Of course, there is a luck factor here — even with the best of plans you might be thwarted because you just can’t get a hit on a ship. However, neither player really has an advantage there, and the best strategies take that luck factor into account. If you really don’t like resting your fate on the whims of dice, then this game may be a bit frustrating to you.
Battleship Galaxies: The Saturn Offensive can feel a bit complex at first, and the instructions aren’t always the most clear about every specific question that could come up. However, once you get most of the rules under your belt, it’s an exciting game that will keep you on the edge of your seat. The additional scenarios add replay value, and the ability to design your own fleet and tactics deck add a lot of variety to each scenario. The retail price can be a bit off-putting, but keep in mind that it is a pretty massive game with lots of bits — if that’s your thing, then this is probably worth it. If you’re a hardcore Eurogamer, you may want to look elsewhere.
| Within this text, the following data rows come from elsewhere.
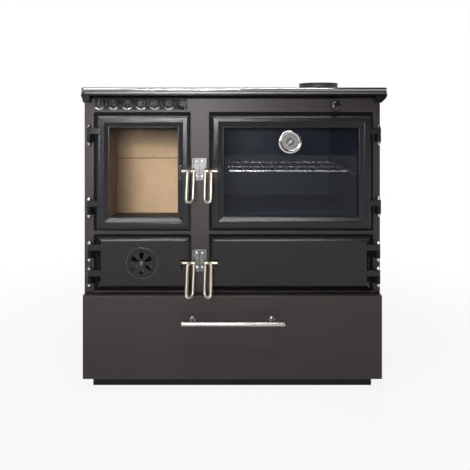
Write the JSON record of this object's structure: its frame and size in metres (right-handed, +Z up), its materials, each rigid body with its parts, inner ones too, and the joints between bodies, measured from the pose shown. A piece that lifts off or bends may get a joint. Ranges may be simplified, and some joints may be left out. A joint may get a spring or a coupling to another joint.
{
  "type": "wood stove with oven",
  "caption": "Free-standing wood-burning cooking stove with a glazed fire door and oven door, an ash door, a soot door and a wide log drawer.",
  "frame": {"origin": "centre of the bounding box on the floor", "axes": "+Z up; the front with the doors looks along -Y; +X is to the right as one stands before it"},
  "size_m": [0.853, 0.6424, 0.888],
  "materials": {
    "body_enamel": "brown-grey satin enamel on sheet steel",
    "black_cast": "black paint with the leathery texture of the casting",
    "black_gloss": "gloss black enamel",
    "bare_cast": "dark bare casting, ground on top of the hob",
    "chrome": "polished",
    "bright_steel": "bright bent rod and sheet",
    "grey_sheet": "plain sheet, dull",
    "oven_enamel": "dark blue-black oven enamel",
    "fire_brick": "tan fire board, dusty",
    "glass": "clear heat-proof pane",
    "seal_rope": "woven glass-fibre rope"
  },
  "bodies": {
    "stove": {"plinth": "black_cast", "base_panel": "grey_sheet", "side_panel_left": "body_enamel", "side_panel_right": "body_enamel", "back_panel": "grey_sheet", "front_plate": "body_enamel", "inner_frame": "bare_cast", "shelf": "grey_sheet", "drawer_runner_left": "grey_sheet", "drawer_runner_right": "grey_sheet", "hob_plate": "bare_cast", "hob_lid": "bare_cast", "hob_rail": "chrome", "cornice": "black_gloss", "flue_collar": "black_gloss", "vent_grille": "black_cast", "fire_brick_back_lower": "fire_brick", "fire_brick_back_upper": "fire_brick", "fire_brick_left": "fire_brick", "fire_brick_right": "fire_brick", "grate": "bare_cast", "firebox_floor": "bare_cast", "divider": "grey_sheet", "smoke_partition": "grey_sheet", "oven_liner": "oven_enamel", "fire_catch": "bright_steel", "oven_catch": "bright_steel", "ash_catch": "bright_steel", "soot_catch": "bright_steel", "hinge_pin_fire_upper": "chrome", "hinge_pin_fire_lower": "chrome", "hinge_pin_oven_upper": "chrome", "hinge_pin_oven_lower": "chrome", "hinge_pin_ash_upper": "chrome", "hinge_pin_ash_lower": "chrome", "hinge_pin_soot_upper": "chrome", "hinge_pin_soot_lower": "chrome"},
    "fire_door": {"fire_door_frame": "black_cast", "fire_door_glass": "glass", "fire_door_glass_retainer": "grey_sheet", "fire_door_seal": "seal_rope"},
    "oven_door": {"oven_door_frame": "black_cast", "oven_door_glass": "glass", "oven_door_glass_retainer": "grey_sheet", "oven_door_seal": "seal_rope", "thermometer": "chrome"},
    "ash_door": {"ash_door_plate": "black_cast"},
    "soot_door": {"soot_door_plate": "black_cast"},
    "fire_handle": {"fire_door_handle": "bright_steel"},
    "oven_handle": {"oven_door_handle": "bright_steel"},
    "ash_handle": {"ash_door_handle": "bright_steel"},
    "soot_handle": {"soot_door_handle": "bright_steel"},
    "spinner": {"air_spinner": "black_cast"},
    "needle": {"thermometer_needle": "bright_steel"},
    "drawer": {"drawer_front": "body_enamel", "drawer_box": "grey_sheet", "drawer_bar": "chrome"},
    "damper": {"damper_rod": "black_gloss"},
    "rack": {"oven_rack": "chrome"},
    "pan": {"ash_pan": "grey_sheet"}
  },
  "joints": [
    {"name": "fire_door_hinge", "type": "hinge", "parent": "stove", "child": "fire_door", "pos_m": [-0.406, -0.26375, 0.6125], "axis": [0, 0, -1], "range_deg": [0, 120]},
    {"name": "oven_door_hinge", "type": "hinge", "parent": "stove", "child": "oven_door", "pos_m": [0.405, -0.26375, 0.61375], "axis": [0, 0, 1], "range_deg": [0, 120]},
    {"name": "ash_door_hinge", "type": "hinge", "parent": "stove", "child": "ash_door", "pos_m": [-0.405, -0.26375, 0.3595], "axis": [0, 0, -1], "range_deg": [0, 120]},
    {"name": "soot_door_hinge", "type": "hinge", "parent": "stove", "child": "soot_door", "pos_m": [0.403, -0.26375, 0.3595], "axis": [0, 0, 1], "range_deg": [0, 120]},
    {"name": "fire_handle_lift", "type": "hinge", "parent": "fire_door", "child": "fire_handle", "pos_m": [-0.1217, -0.25975, 0.616], "axis": [-1, 0, 0], "range_deg": [0, 70]},
    {"name": "oven_handle_lift", "type": "hinge", "parent": "oven_door", "child": "oven_handle", "pos_m": [-0.0723, -0.25975, 0.616], "axis": [-1, 0, 0], "range_deg": [0, 70]},
    {"name": "ash_handle_lift", "type": "hinge", "parent": "ash_door", "child": "ash_handle", "pos_m": [-0.1217, -0.25975, 0.3587], "axis": [-1, 0, 0], "range_deg": [0, 70]},
    {"name": "soot_handle_lift", "type": "hinge", "parent": "soot_door", "child": "soot_handle", "pos_m": [-0.0723, -0.25975, 0.3587], "axis": [-1, 0, 0], "range_deg": [0, 70]},
    {"name": "air_spinner_turn", "type": "hinge", "parent": "ash_door", "child": "spinner", "pos_m": [-0.258, -0.26775, 0.36], "axis": [0, 1, 0], "range_deg": [0, 30]},
    {"name": "thermometer_needle_turn", "type": "hinge", "parent": "oven_door", "child": "needle", "pos_m": [0.157, -0.25725, 0.698], "axis": [0, 1, 0], "range_deg": [0, 270], "stiffness_Nm_per_rad": 0.002},
    {"name": "drawer_slide", "type": "slide", "parent": "stove", "child": "drawer", "axis": [0, -1, 0], "range_m": [0, 0.42]},
    {"name": "damper_slide", "type": "slide", "parent": "stove", "child": "damper", "axis": [0, -1, 0], "range_m": [0, 0.06]},
    {"name": "oven_rack_slide", "type": "slide", "parent": "stove", "child": "rack", "axis": [0, -1, 0], "range_m": [-0.09, 0.016]},
    {"name": "ash_pan_slide", "type": "slide", "parent": "stove", "child": "pan", "axis": [0, -1, 0], "range_m": [-0.08, 0.018]}
  ]
}
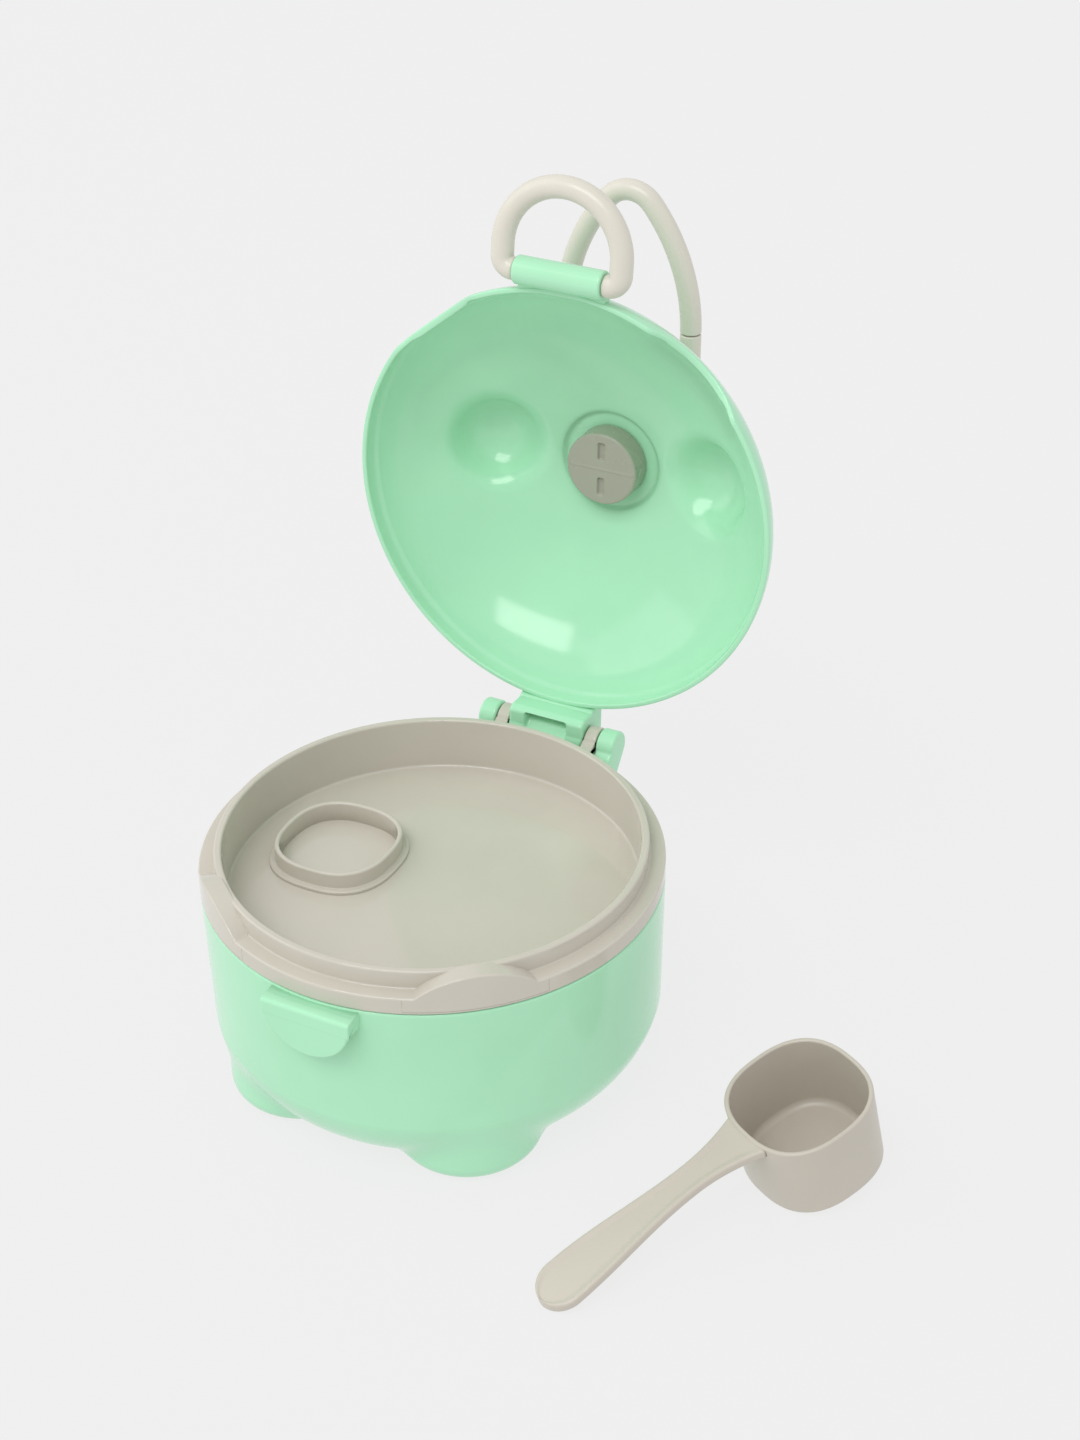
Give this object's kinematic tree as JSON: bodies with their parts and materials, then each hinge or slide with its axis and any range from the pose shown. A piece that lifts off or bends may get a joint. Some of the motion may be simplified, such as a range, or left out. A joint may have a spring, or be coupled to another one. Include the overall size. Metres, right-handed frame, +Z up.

Based on the rulebook, it’s clear that there are additional sets planned which will introduce more ships, cards, and scenarios. I don’t know the expected date for those, but it’s a very appealing possibility to me.
Wired: Lots of miniature spaceships! Epic space battles with a variety of ships and tactics cards; multiple scenarios for variety; asymmetric fleets.
Tired: A bit spendy; “simplified” game without tactics cards is unbalanced; “Wretcheridians” is corny, even when you learn the etymology by reading the comic.
Disclosure: GeekDad received a review copy of this game.